The problem with the 10,000-hour rule is that many of its most ardent proponents are political ideologues who see the existence of genius as an affront to their vision of human equality, and will do anything to explain it away. They have a lot of explaining to do, starting with the case of Mozart….
Nannerl, Mozart’s older sister, was a gifted pianist who received the same intensive training as her better-known brother, yet failed to develop as a composer. What stopped her? The simplest explanation is also the most persuasive one: He had something to say and she didn’t. Or, to put it even more bluntly, he was a genius and she wasn’t.
I thought of this column the other day when Mark Ainley posted on his Facebook page a YouTube video of a recording of Chopin’s B Major Nocturne, Op. 32, No. 1, by Alicia de Larrocha, the great Spanish pianist:
It’s an exquisite performance, immaculate and sensitive—and it was recorded in 1932, when she was nine years old.

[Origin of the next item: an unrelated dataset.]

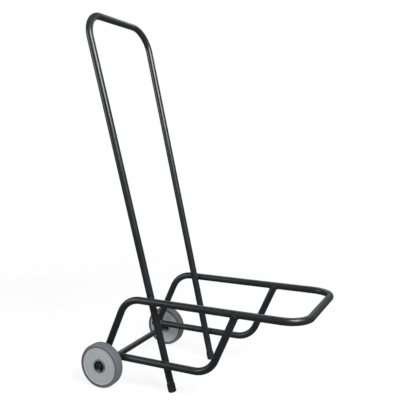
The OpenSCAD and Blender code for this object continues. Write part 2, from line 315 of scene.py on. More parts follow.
def tee_path(joint, away):
    """The ring where a tube that runs away from a joint meets a rail along X."""
    weld = settings("cart_weld")
    rail = Vector((1, 0, 0))
    lean = away.dot(rail)
    square = (away - rail * lean).normalized()
    rise = math.sqrt(1 - lean * lean)
    sideways = rail.cross(square)
    outward = square * lean - rail * rise
    slim = SLIM_END * TUBE_R

    def point(turn):
        reach = math.sqrt(TUBE_R ** 2 - (slim * math.sin(turn)) ** 2)
        along = (reach - TUBE_R * math.cos(turn) * lean) / rise
        round_tube = outward * math.cos(turn) + sideways * math.sin(turn)
        place = joint + away * along + round_tube * TUBE_R
        from_rail = place - joint
        from_rail -= rail * from_rail.dot(rail)
        return place, (round_tube + from_rail.normalized()).normalized()

    def path(turn):
        step = 0.01
        place, out = point(turn)
        way = (point(turn + step)[0] - point(turn - step)[0]).normalized()
        out = (out - way * out.dot(way)).normalized()
        return place, out, out.cross(way), weld.bead_rise, weld.bead_side

    return path


def crossing_path(contact, lift, rod_way, rod_r, gap):
    """The ring round the point where a rail along X rests on a crossing rod, lift from rod to rail."""
    weld = settings("cart_weld")
    rail = Vector((1, 0, 0))
    across = lift.cross(rail)

    def path(turn):
        out = rail * math.cos(turn) + across * math.sin(turn)
        spot = out * weld.puddle_reach
        off_rail = spot.dot(across)
        off_rod = spot.dot(lift.cross(rod_way))
        above = gap / 2 + TUBE_R - math.sqrt(TUBE_R ** 2 - off_rail ** 2)
        below = gap / 2 + rod_r - math.sqrt(rod_r ** 2 - off_rod ** 2)
        place = contact + spot + lift * ((above - below) / 2)
        half_side = (above + below) / 2 + LAP * weld.bead_side
        return place, out, lift, weld.bead_rise, half_side

    return path


def rail_joint(x, height, side):
    return Vector((x, rail_y(height, side), height))


def build_tee_beads(name, node, tube_node, height, upward, material):
    """Beads round the tubes that end on a rail at one height, on both sides."""
    mesh = bmesh.new()
    for side in SIDES.values():
        line = tube_line(tube_node(side), side)
        joint = rail_joint(at_level(line, height).x, height, side)
        ripple_bead(mesh, tee_path(joint, line[1] * upward), WHOLE_TURN * SADDLE_STRETCH * TUBE_R)
    bmesh.ops.recalc_face_normals(mesh, faces=mesh.faces[:])
    return add_piece(mesh, name, "frame", (node,), material)


def build_upright_beads(material):
    """Beads between each upright and the two rails that it crosses, on both sides."""
    mesh = bmesh.new()
    for side in SIDES.values():
        for height in (LOW_RAIL.z, HIGH_RAIL.z):
            middle = level_cut("handle_frame", height, side)[0]
            way = tube_line("handle_frame", side)[1]
            lift = Vector((1, 0, 0)).cross(way).normalized()
            joint = rail_joint(middle.x, height, side)
            apart = (joint - middle).dot(lift)
            lift *= math.copysign(1, apart)
            gap = abs(apart) - 2 * TUBE_R
            path = crossing_path(joint - lift * abs(apart) / 2, lift, way, TUBE_R, gap)
            ripple_bead(mesh, path, WHOLE_TURN * settings("cart_weld").puddle_reach)
    bmesh.ops.recalc_face_normals(mesh, faces=mesh.faces[:])
    return add_piece(
        mesh, "weld_ripples_uprights", "frame", ("weld_beads_uprights",), material)


def build_axle_beads(material):
    """Beads between the axle bar and the lower rails that lie on it."""
    mesh = bmesh.new()
    axle_x = box_middle("axle").x
    gap = LOW_RAIL.z - AXLE_H - TUBE_R - AXLE_R
    for side in SIDES.values():
        contact = Vector((axle_x, rail_y(LOW_RAIL.z, side), AXLE_H + AXLE_R + gap / 2))
        path = crossing_path(contact, Vector((0, 0, 1)), Vector((0, 1, 0)), AXLE_R, gap)
        ripple_bead(mesh, path, WHOLE_TURN * settings("cart_weld").puddle_reach)
    bmesh.ops.recalc_face_normals(mesh, faces=mesh.faces[:])
    return add_piece(mesh, "weld_ripples_axle", "frame", ("weld_beads_axle",), material)


# ---------------------------------------------------------------- feet and plugs

CAP_STEPS = 72
RIB_RISE = 0.00035
LIP_HEIGHT = 0.1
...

Nor was de Larrocha thrust headlong and unwillingly into the crushing vise of premature hard work that made such a performance possible. Instead, she insisted on it. According to Allan Kozinn’s 2009 New York Times obituary:
Ms. de Larrocha began to demand piano lessons when she was 3, after visiting her aunt as she taught students. At the keyboard on her own, Ms. de Larrocha imitated what she had seen her aunt’s students do, and impressed her aunt sufficiently that she took Ms. de Larrocha to Marshall [Frank Marshall, her first piano teacher]. He was less encouraging. He said it was too early to start lessons, and suggested that Ms. de Larrocha be kept away from the piano. Ms. de Larrocha said that once her aunt locked the instrument, she banged her head on the floor until Marshall relented and began to teach her.
She made progress quickly. At 5 she made her concert debut, performing works by Bach and Mozart at the 1929 International Exhibition in Barcelona. She made her orchestral debut with a Mozart concerto in Madrid when she was 11.
Of course she received first-class training—Marshall was a distinguished pianist in his own right—and you can bet that she practiced a lot, too. But when it comes to art, practice alone doesn’t make perfect. Most of the time, in fact, it doesn’t make anything at all. It is nothing more than the enabling condition that permits innate talent to flower, and in the absence of that talent, nothing happens.
I spoke in my 2010 column of “the impenetrable mystery that enshrouds such birds of paradise as Bobby Fischer, who started playing chess at the age of six. Nine years later, he became the U.S. chess champion. His explanation? ‘All of a sudden I got good.’” As much as some people hate to admit it, it can happen just like that. But hate it they do, just as other people hate any kind of ultimately inexplicable phenomenon, preferring a mystery-free world where everything makes sense and anyone can be a genius. And who shall blame them? On such naïve optimism is much, perhaps most of our daily drudgery based. Perhaps only the artist knows better.
Orson Welles said it: “The optimists are incapable of understanding what it means to adore the impossible.”